One applicant (PhD student Catie Cuan) chosen to be an ambassador stood out to Lewis because she studies robotic technology, motion and choreography, “a ballerina who teaches robots how to dance.” Lewis hopes these ambassadors demonstrate that pursuing STEM does not mean giving up other passions young girls may have.
According to Lewis and Carinci, 125 women were selected as ambassadors from a pool of about 650 applicants, all of whom have impressive credentials. They will meet at the IF/THEN® Summit in Dallas, Texas in October 2019, where they will network with fellow ambassadors, develop their science communication skills, learn best practices for social media, discuss how to engage with middle schoolers, visit school classes, and create a personal electronic press kit with their biographies, personal statements, professional photos and video interviews.
Ambassadors like Chadha will walk away with a support network of collaborators and mentors and the skills needed to feel empowered and comfortable about being a visible presence for middle school girls. Some opportunities to make public appearances already exist through the IF/THEN® Initiative with partners including the Girl Scouts, Marie Claire, the National Girls Collaborative Project, GoldieBlox, and a television show on CBS called “Mission Unstoppable.”

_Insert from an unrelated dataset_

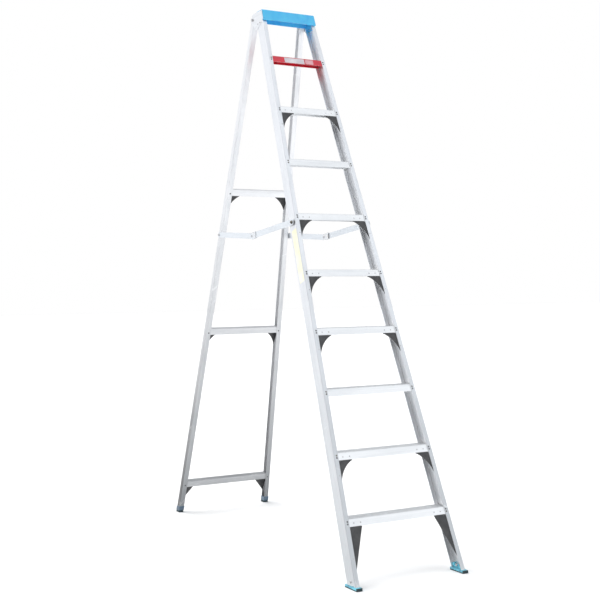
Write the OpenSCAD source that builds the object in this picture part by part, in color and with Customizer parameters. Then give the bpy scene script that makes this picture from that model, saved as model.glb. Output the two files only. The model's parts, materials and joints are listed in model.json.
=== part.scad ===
// Four-legged aluminium step ladder.
// A treaded front frame and a railed rear frame hang from two hinge plates under a moulded top cap.
// Folding spreaders, one each side, lock the two frames apart.
// Origin: on the floor, midway between the front and the rear feet. X across, +Y to the rear, +Z up.

/* [Front frame] */
// Lean of the front frame from the vertical, degrees
front_lean = 21.76; // [21.4:0.01:22]
// Half width over the front stiles at the floor
front_foot_half = 319.8; // [310:0.1:330]
// Inward splay of each front stile, degrees
front_splay = 2.74; // [2.6:0.01:2.9]
// Depth of the front stile channel
front_web = 71.5; // [68:0.5:76]
// Width of the front stile flanges
front_flange = 24; // [22:0.5:28]
// Wall of the front stile channel
front_wall = 2.5; // [2:0.1:3]

/* [Treads] */
// Number of treads below the top cap
tread_count = 9; // [9:1:9]
// Height of the lowest tread
first_tread = 310; // [300:1:320]
// Height from one tread to the next
tread_pitch = 300; // [296:0.5:302]
// Height of the tread's front and rear skirts
tread_h = 35; // [32:0.5:38]
// Thickness of the tread's plate and skirts
tread_wall = 2.2; // [2:0.1:2.8]
// Number of grip ribs on each tread
rib_count = 11; // [7:1:13]

/* [Rear frame] */
// Lean of the rear frame from the vertical, degrees
rear_lean = 16.15; // [15.9:0.01:16.4]
// Half width over the rear stiles at the floor
rear_foot_half = 318; // [310:0.1:325]
// Inward splay of each rear stile, degrees
rear_splay = 2.87; // [2.8:0.01:2.95]
// Depth of the rear stile channel
rear_web = 36.5; // [34:0.5:40]
// Width of the rear stile flanges
rear_flange = 30; // [26:0.5:32]
// Wall of the rear stile channel
rear_wall = 2; // [1.8:0.1:2.5]
// Height of the rear rails
rail_h = 38; // [34:0.5:42]

/* [Feet] */
// Distance from the front plane of the front stiles to that of the rear stiles, on the floor
footprint = 2137; // [2130:1:2145]
// Thickness of the rubber pads under the front feet
pad_t = 5; // [4:0.5:6]
// Thickness of the boot plate between pad and stile
boot_t = 9; // [7:0.5:11]
// Height of the sleeves round the rear stiles' ends
sleeve_h = 26; // [20:1:32]

/* [Top] */
// Height of the top cap
ladder_h = 2988; // [2985:1:2995]
// Height of the cap's apron
cap_h = 62; // [59:1:66]
// Length of the cap's cheeks inside the front stiles
cap_plug = 22; // [16:1:26]
// Wall of the moulded cap
cap_wall = 3; // [2.5:0.1:4]

/* [Spreaders] */
// Height of a spreader link
link_h = 32; // [28:1:34]
// Thickness of a spreader link
link_t = 3; // [2.5:0.1:3.5]
// Radius of the spreader bolts
pin_r = 4; // [3.5:0.1:4.5]

/* [Hidden] */
$fn = 48;

front_foot_y = -1085;
rear_foot_y = front_foot_y + footprint;
stile_foot_z = pad_t + boot_t;
stile_top_z = ladder_h - cap_h;

// Pivots as [y, z]; every pivot axis runs along X.
hinge = [210, 2951];
front_pivot = [-355, 1762];
knuckle = [118, 1712];
rear_pivot = [563, 1742];

// Distances from the middle of the ladder to the inner faces of the rear and the front links.
link_x = 232;
front_link_x = link_x + link_t + 0.3;
hinge_r = 5;
run = 0.05;

braced_treads = [1, 2, 4, 5, 6, 8];
rail_heights = [163.5, 1136, 1969];

rivet_r = 2.4;
rivet_head_r = 4.4;
rivet_head_h = 1.8;

alu = [0.80, 0.81, 0.82];
steel = [0.62, 0.64, 0.66];
charcoal = [0.25, 0.26, 0.26];
cap_blue = [0.25, 0.66, 0.90];
boot_blue = [0.40, 0.78, 0.88];
rear_boot_grey = [0.45, 0.53, 0.60];
tread_red = [0.80, 0.22, 0.28];
rubber_grey = [0.14, 0.20, 0.21];

// Places what is drawn for the left side on the left or, mirrored, on the right.
module on_side(s) {
    if (s == 1) mirror([1, 0, 0]) children();
    else children();
}

module on_both_sides() {
    for (s = [0, 1]) on_side(s) children();
}

// Front frame's own plane: x across, y into the stiles from their front face, z up the slope.
module on_front() {
    translate([0, front_foot_y, 0]) rotate([-front_lean, 0, 0]) children();
}

// Left front stile's own axes, with the web's outer face at x = 0.
module on_front_stile() {
    on_front() translate([-front_foot_half, 0, 0]) rotate([0, front_splay, 0]) children();
}

// Rear frame's own plane: x across, y into the stiles from their front face, z up the slope.
module on_rear() {
    translate([0, rear_foot_y, 0]) rotate([rear_lean, 0, 0]) children();
}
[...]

The AAAS IF/THEN® Ambassadors Program is scheduled to conclude in February 2021. By that time, the AAAS leadership team hopes to see more people, especially young girls, who know the names of real, living scientists and who understand there is a wide scope of STEM careers and opportunities.
Chadha, one of the youngest IF/THEN Ambassadors, is eager to inspire middle school girls throughout the upcoming year and a half. She knows the people who discourage girls from pursuing STEM “can really hold us back, and [they] can really hurt our self-confidence.”
However, she states, “I can also assure any young girl out there for every unsupportive adult, there is an equally supportive adult out there somewhere.”
Chadha and the other AAAS IF/THEN® Ambassadors are stepping into the spotlight to be those supportive adults.